--- Supplied information ---

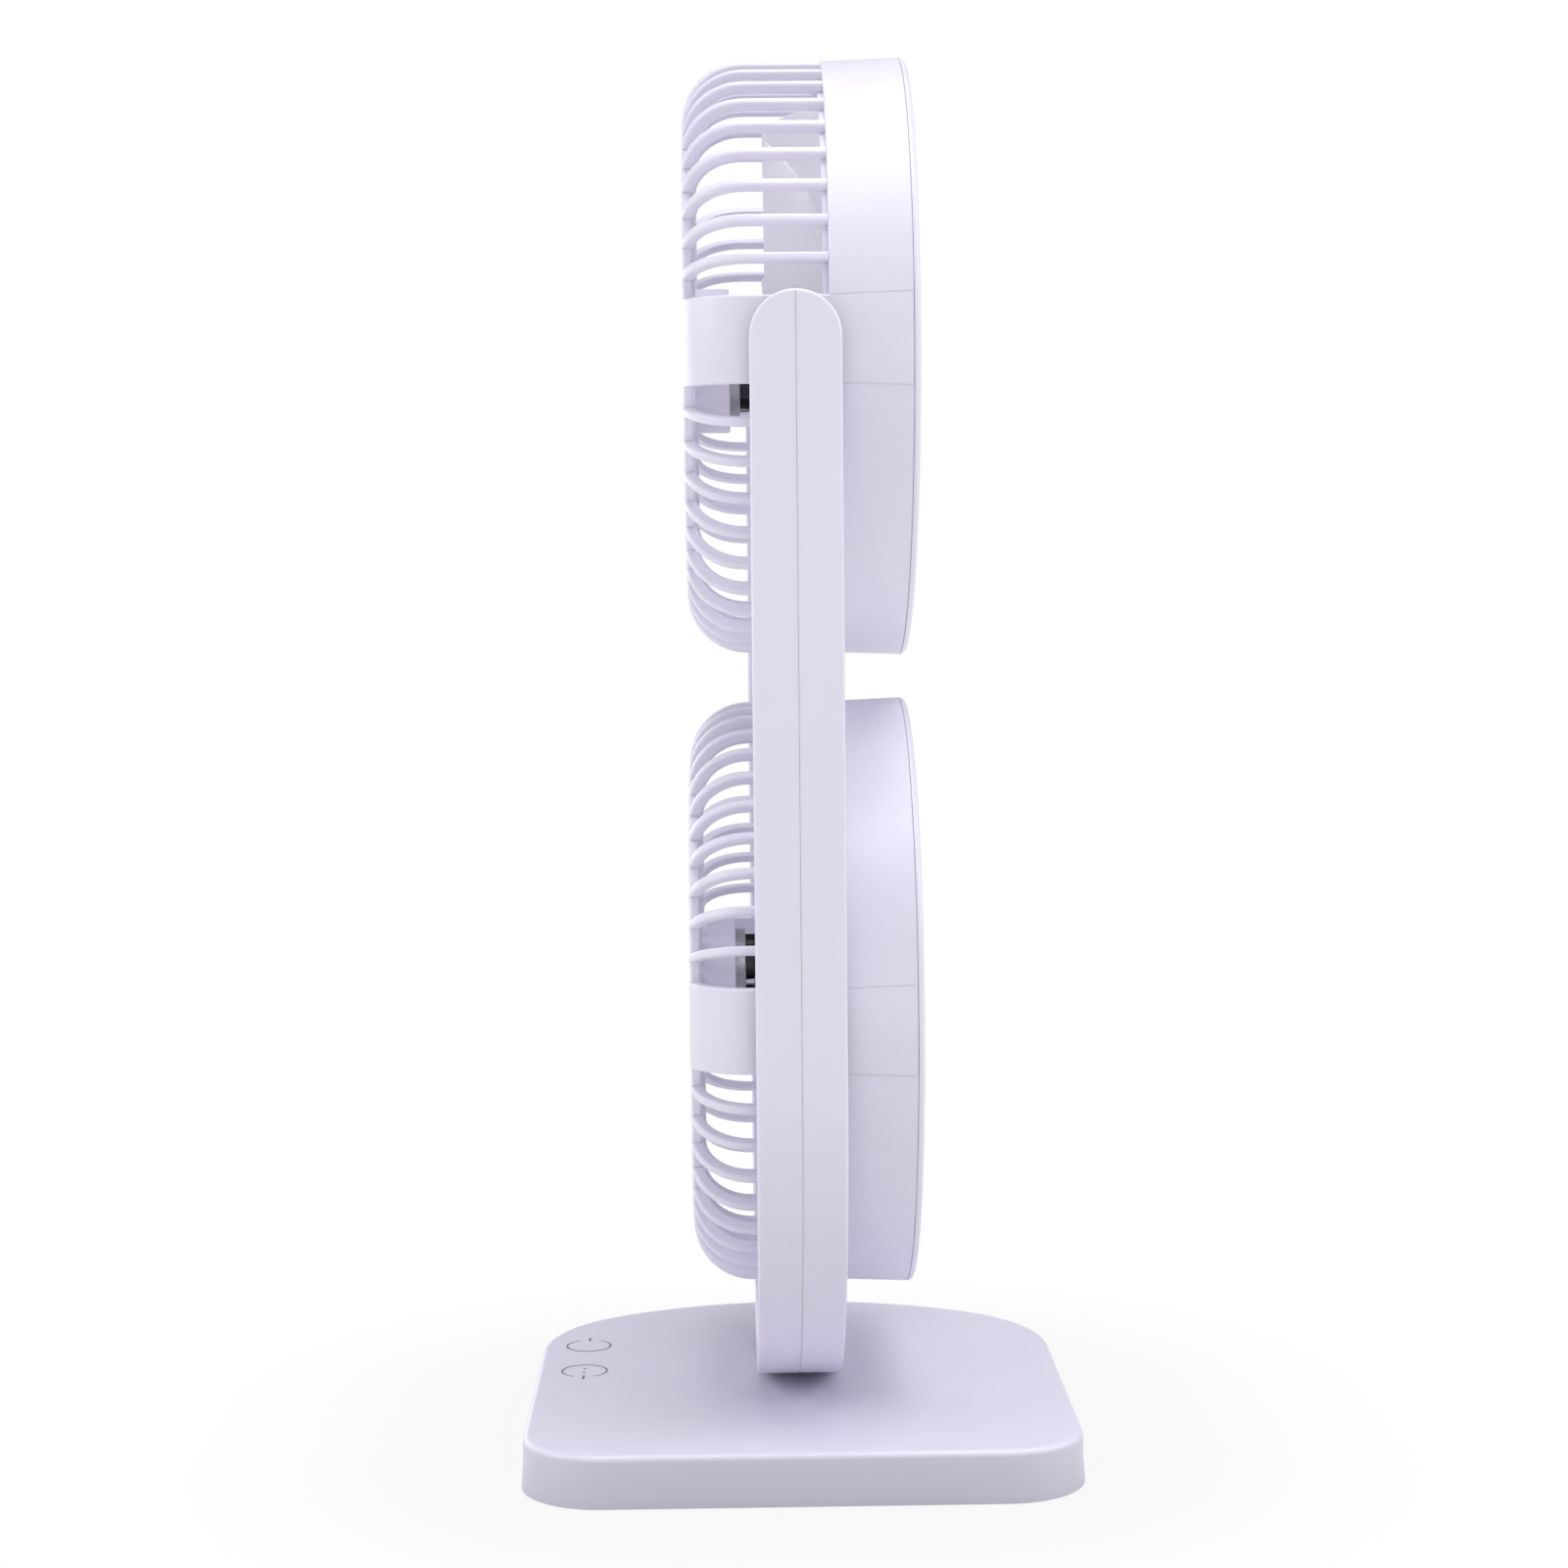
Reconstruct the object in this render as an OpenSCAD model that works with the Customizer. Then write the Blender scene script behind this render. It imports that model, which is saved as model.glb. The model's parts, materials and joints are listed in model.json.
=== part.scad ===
// Desk fan with two round heads, one above the other, in a U-shaped yoke on a low base.
// +Z is up, the heads blow towards -Y, and the origin is on the table under the yoke.

/* [Base] */
// Length of the base in front of the swivel, towards +X, to its straight edge
base_straight_reach = 86; // [78:1:96]
// Length of the base on the other side, to the crown of its bowed edge
base_bow_reach = 72; // [66:1:80]
// Half the depth of the base, front to back
base_half_depth = 72; // [64:1:80]
// Height of the base shell
base_h = 13.4; // [12.5:0.1:17]
// Gap that the rubber feet hold under the shell
foot_gap = 0.6; // [0.4:0.1:2]
// Wall of the base shell
base_wall = 2.2; // [1.8:0.1:3]
// Rounding of the base's top edge
base_edge_r = 1.6; // [0.8:0.1:2.4]
// Corner radius beside the straight edge
base_corner_r = 21; // [14:1:30]
// Radius of the bowed edge
base_bow_r = 95; // [88:1:110]
// Corner radius where the bowed edge meets the long sides
base_bow_corner_r = 45; // [30:1:50]
// Flare of the base wall at its foot
base_flare = 0.5; // [0:0.1:1.5]
// Thickness of the steel ballast plate
ballast_t = 3; // [2:0.1:3.4]

/* [Swivel] */
// Gap between the base and the yoke, which the swivel washer fills
swivel_gap = 0.8; // [0.6:0.1:4]
// Outer radius of the swivel post
post_r = 6; // [5:0.1:7]
// Radius of the cable way through the swivel post
post_bore_r = 3.8; // [3:0.1:4.2]
// Outer radius of the swivel washer
swivel_washer_r = 8.2; // [7.5:0.1:10]

/* [Yoke] */
// Half the width across the two arms
yoke_half_w = 90; // [88:0.5:96]
// Thickness of an arm
arm_t = 7; // [6:0.1:8]
// Width of an arm, front to back
arm_w = 22.6; // [20:0.1:25]
// Half the length of the flat floor between the two bends at the foot of the yoke
yoke_floor_half = 1; // [0.5:0.5:29]
// Wall of the yoke shells
yoke_wall = 1.7; // [1.4:0.1:2]
// Bevel along the outer edges of the arms
arm_bevel = 0.9; // [0.4:0.1:1.2]
// Height of the yoke's arms from the centre of its bend to the lower pivot
lower_pivot_rise = 15.5; // [8:0.1:30]
// Gap between the two heads, rim to rim
head_gap = 12; // [11:0.5:25]

/* [Fan heads] */
// Gap between a head's rear rim and the arm beside it
head_side_gap = 3; // [2.5:0.1:5]
// How much a head's radius grows from the cage to its rear rim
head_taper = 0.8; // [0.6:0.1:2]
// Front face of a head, ahead of its pivot
head_front = 28; // [26:0.5:30]
// Where the closed casing starts, behind the pivot
casing_front = 8.6; // [8.2:0.1:10]
// Where the rear cover starts, behind the pivot
casing_rear = 29.4; // [28:0.1:32]
// Thickness of the rear cover
rear_cover_t = 1.6; // [1.2:0.1:2.4]
// Wall of the casing
casing_wall = 2.4; // [1.8:0.1:2.8]
// Half the height of the smooth side panel at each pivot
panel_half_h = 10.8; // [9.5:0.1:12]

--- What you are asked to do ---
Repeat every line of the material exactly as given.

--- Result of the exercise ---
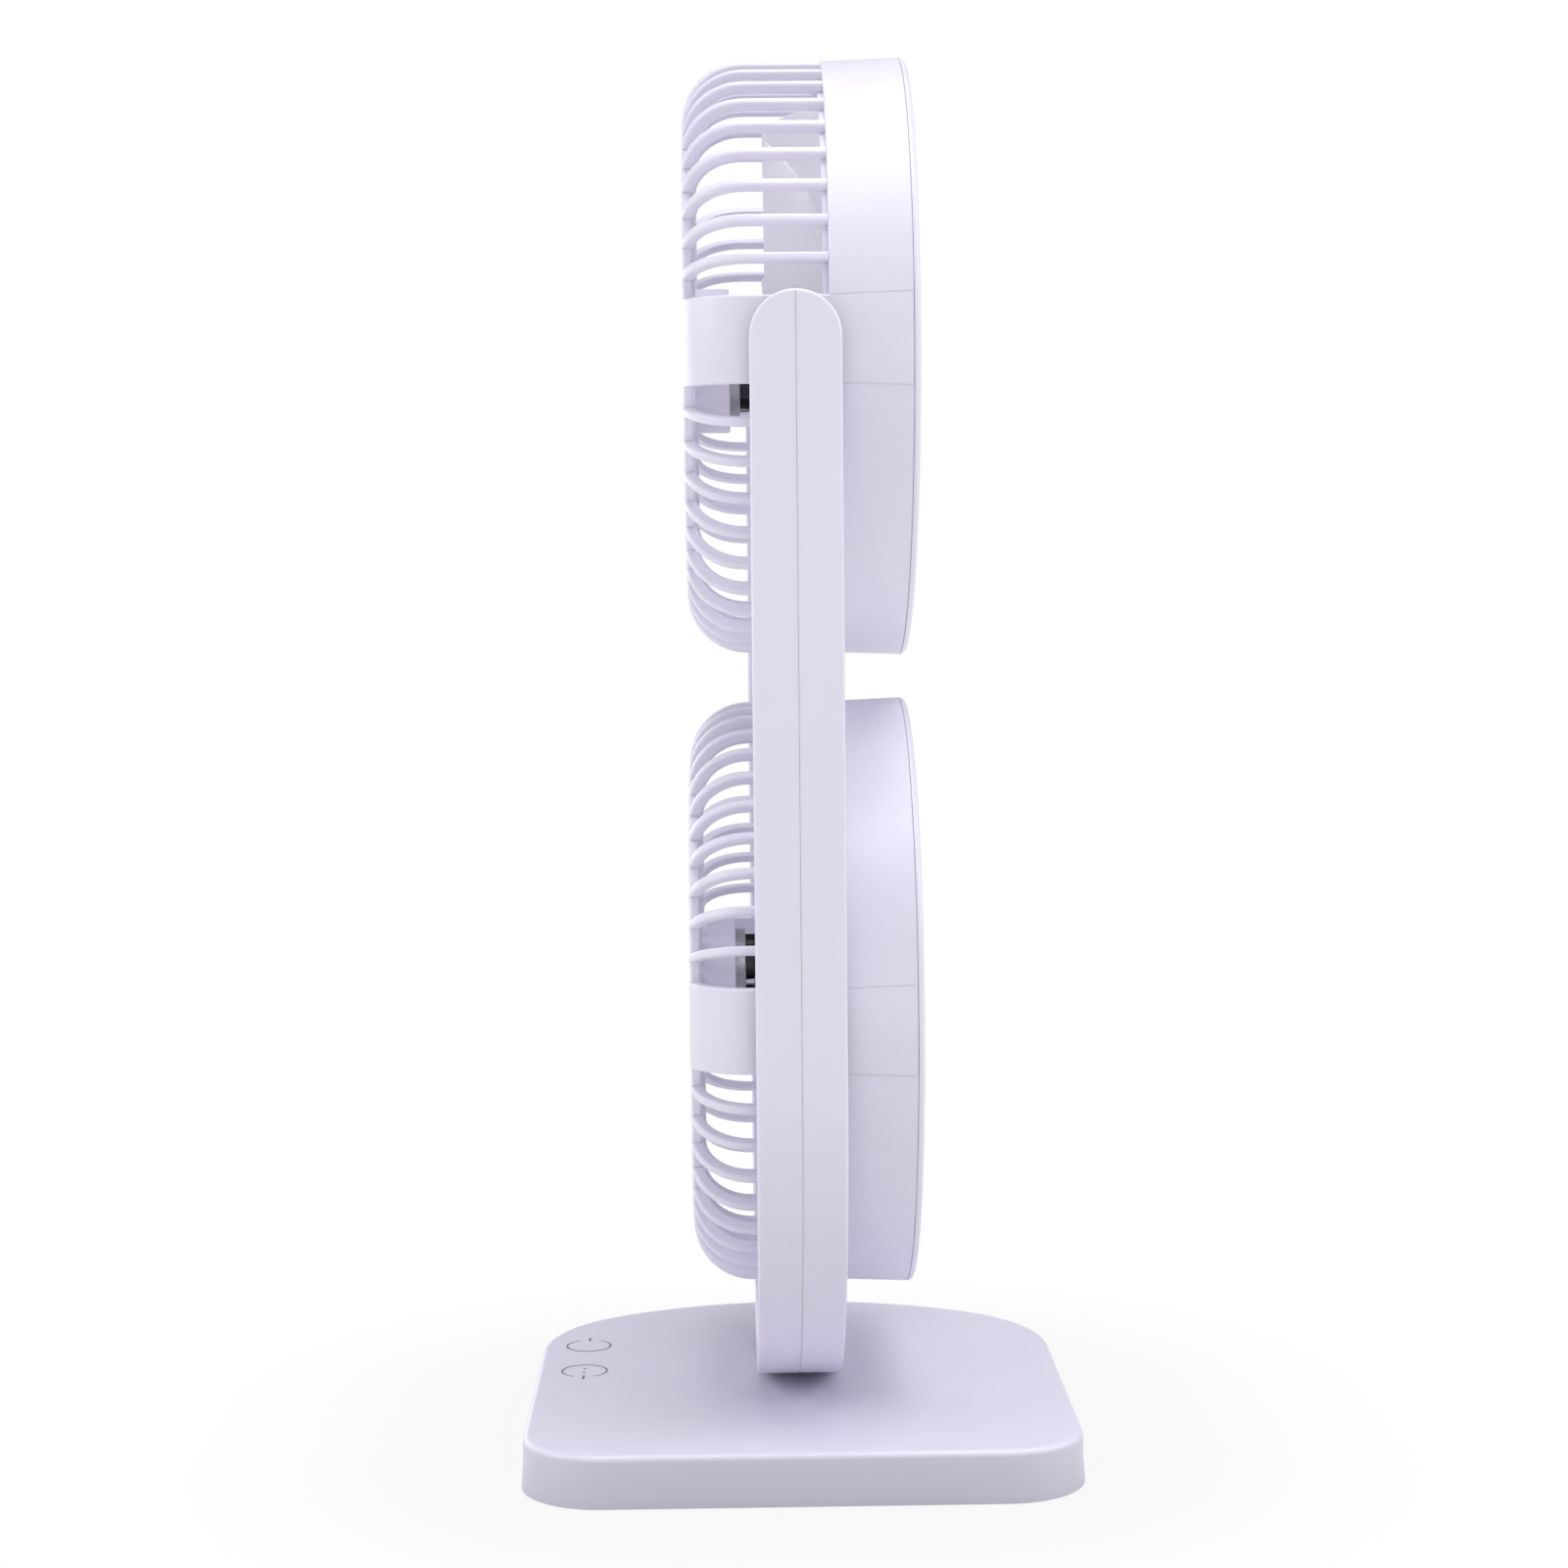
Reconstruct the object in this render as an OpenSCAD model that works with the Customizer. Then write the Blender scene script behind this render. It imports that model, which is saved as model.glb. The model's parts, materials and joints are listed in model.json.
=== part.scad ===
// Desk fan with two round heads, one above the other, in a U-shaped yoke on a low base.
// +Z is up, the heads blow towards -Y, and the origin is on the table under the yoke.

/* [Base] */
// Length of the base in front of the swivel, towards +X, to its straight edge
base_straight_reach = 86; // [78:1:96]
// Length of the base on the other side, to the crown of its bowed edge
base_bow_reach = 72; // [66:1:80]
// Half the depth of the base, front to back
base_half_depth = 72; // [64:1:80]
// Height of the base shell
base_h = 13.4; // [12.5:0.1:17]
// Gap that the rubber feet hold under the shell
foot_gap = 0.6; // [0.4:0.1:2]
// Wall of the base shell
base_wall = 2.2; // [1.8:0.1:3]
// Rounding of the base's top edge
base_edge_r = 1.6; // [0.8:0.1:2.4]
// Corner radius beside the straight edge
base_corner_r = 21; // [14:1:30]
// Radius of the bowed edge
base_bow_r = 95; // [88:1:110]
// Corner radius where the bowed edge meets the long sides
base_bow_corner_r = 45; // [30:1:50]
// Flare of the base wall at its foot
base_flare = 0.5; // [0:0.1:1.5]
// Thickness of the steel ballast plate
ballast_t = 3; // [2:0.1:3.4]

/* [Swivel] */
// Gap between the base and the yoke, which the swivel washer fills
swivel_gap = 0.8; // [0.6:0.1:4]
// Outer radius of the swivel post
post_r = 6; // [5:0.1:7]
// Radius of the cable way through the swivel post
post_bore_r = 3.8; // [3:0.1:4.2]
// Outer radius of the swivel washer
swivel_washer_r = 8.2; // [7.5:0.1:10]

/* [Yoke] */
// Half the width across the two arms
yoke_half_w = 90; // [88:0.5:96]
// Thickness of an arm
arm_t = 7; // [6:0.1:8]
// Width of an arm, front to back
arm_w = 22.6; // [20:0.1:25]
// Half the length of the flat floor between the two bends at the foot of the yoke
yoke_floor_half = 1; // [0.5:0.5:29]
// Wall of the yoke shells
yoke_wall = 1.7; // [1.4:0.1:2]
// Bevel along the outer edges of the arms
arm_bevel = 0.9; // [0.4:0.1:1.2]
// Height of the yoke's arms from the centre of its bend to the lower pivot
lower_pivot_rise = 15.5; // [8:0.1:30]
// Gap between the two heads, rim to rim
head_gap = 12; // [11:0.5:25]

/* [Fan heads] */
// Gap between a head's rear rim and the arm beside it
head_side_gap = 3; // [2.5:0.1:5]
// How much a head's radius grows from the cage to its rear rim
head_taper = 0.8; // [0.6:0.1:2]
// Front face of a head, ahead of its pivot
head_front = 28; // [26:0.5:30]
// Where the closed casing starts, behind the pivot
casing_front = 8.6; // [8.2:0.1:10]
// Where the rear cover starts, behind the pivot
casing_rear = 29.4; // [28:0.1:32]
// Thickness of the rear cover
rear_cover_t = 1.6; // [1.2:0.1:2.4]
// Wall of the casing
casing_wall = 2.4; // [1.8:0.1:2.8]
// Half the height of the smooth side panel at each pivot
panel_half_h = 10.8; // [9.5:0.1:12]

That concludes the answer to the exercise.